Application of my fault-tolerant real-time technology

Discussion in 'Trading Software' started by Joel Reymont, Jun 30, 2005.

  1. I really do like these utilities ........

    Complete fault tolerance computing is something that I cant cost justifiy for my operations - I can however do quite well employing clustering technology and other related techniques for increasing redundany and reducing the impact of any incidents. I've never used erlang and probably would not consider it unless there was a statistical calculation that showed all of the costs involved with its use would be recovered ....
     
    #21     Jul 18, 2005
  2. I'm considering using HDF5 instead of a proprietary file format to store price series.
     
    #22     Jul 18, 2005
  3. How much latency cost would you think there is? My curiosity wonders what dc package you use for RT?

    Erlang-White Paper

    Edited in: from the white paper

    Robustness - Erlang has various error detection primitives which can be used to structure fault-tolerant systems. For example, processes can monitor the status and activities of other processes, even if these processes are executing on other nodes. Processes in a distributed system can be configured to fail-over to other nodes in case of failures and automatically migrate back to recovered nodes.

    Not mandatory fault tolerance...
     
    #23     Jul 18, 2005
  4. ;-)
     
    #24     Jul 18, 2005
  5. Another little interesting tid bit is that there is also what they call a FileNode, In which files in the hard drive can be mapped in tables with the same structure mentioned above, if so needed.

    And btw, data values can be actual referenced or bounded objects (funcs/classes,etc.)
     
    #25     Jul 18, 2005
  6. ..to some people this seems like black magic but producing a simple fault tolerant protocol that will run over several nodes relatively efficiently is no big deal - to run over multiple tens or hundreds (or more) is a more difficult problem.

    ... for most systems you can produce a great deal of fault tolerance on just a few nodes with not too much custom code. These days the cost in hardware and software is pretty low to achieve 99.99 uptime on the base systems and fault tolerance and failover on the applications side ....

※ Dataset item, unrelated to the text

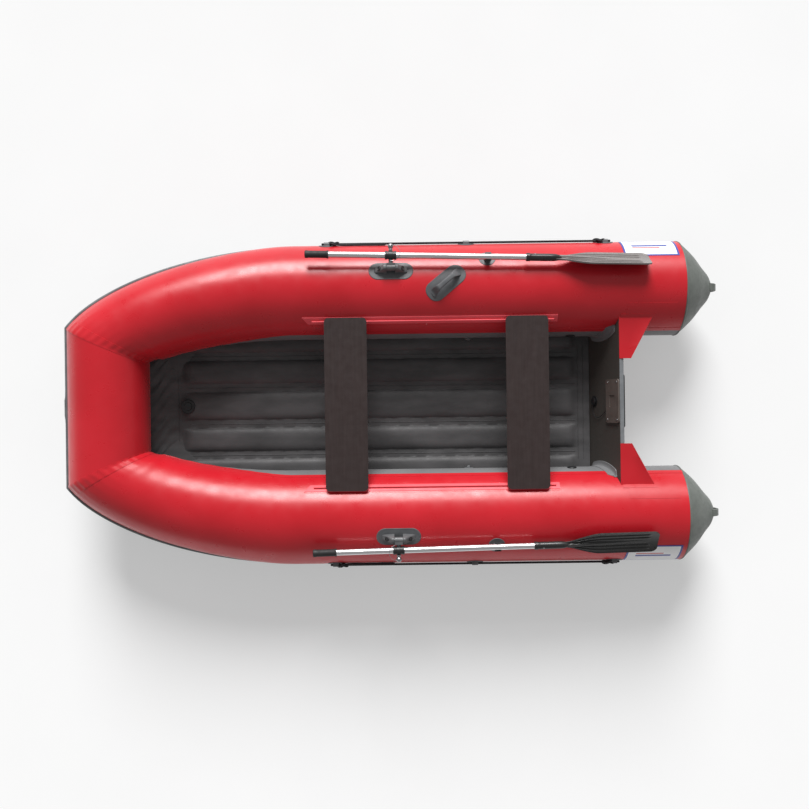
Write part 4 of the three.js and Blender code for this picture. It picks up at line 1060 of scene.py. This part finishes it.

    All of this can be accomplished in more or less commodity computing environments.
     
    #26     Jul 18, 2005
  7. The issue is the amount of programming that you need to do. I tried implementing fail-over as you suggested and did not find it easy at. Erlang _does_ make it easy, though, and it scales.
     
    #27     Jul 18, 2005
  8. .. but its not commodity........

    Pretty risky if you need to get people to deal with this, or who are willing to deal with it on an ongoing basis without paying a premium .... I still prefer to stay with commodity types of skill sets and systems where I can get people cheap.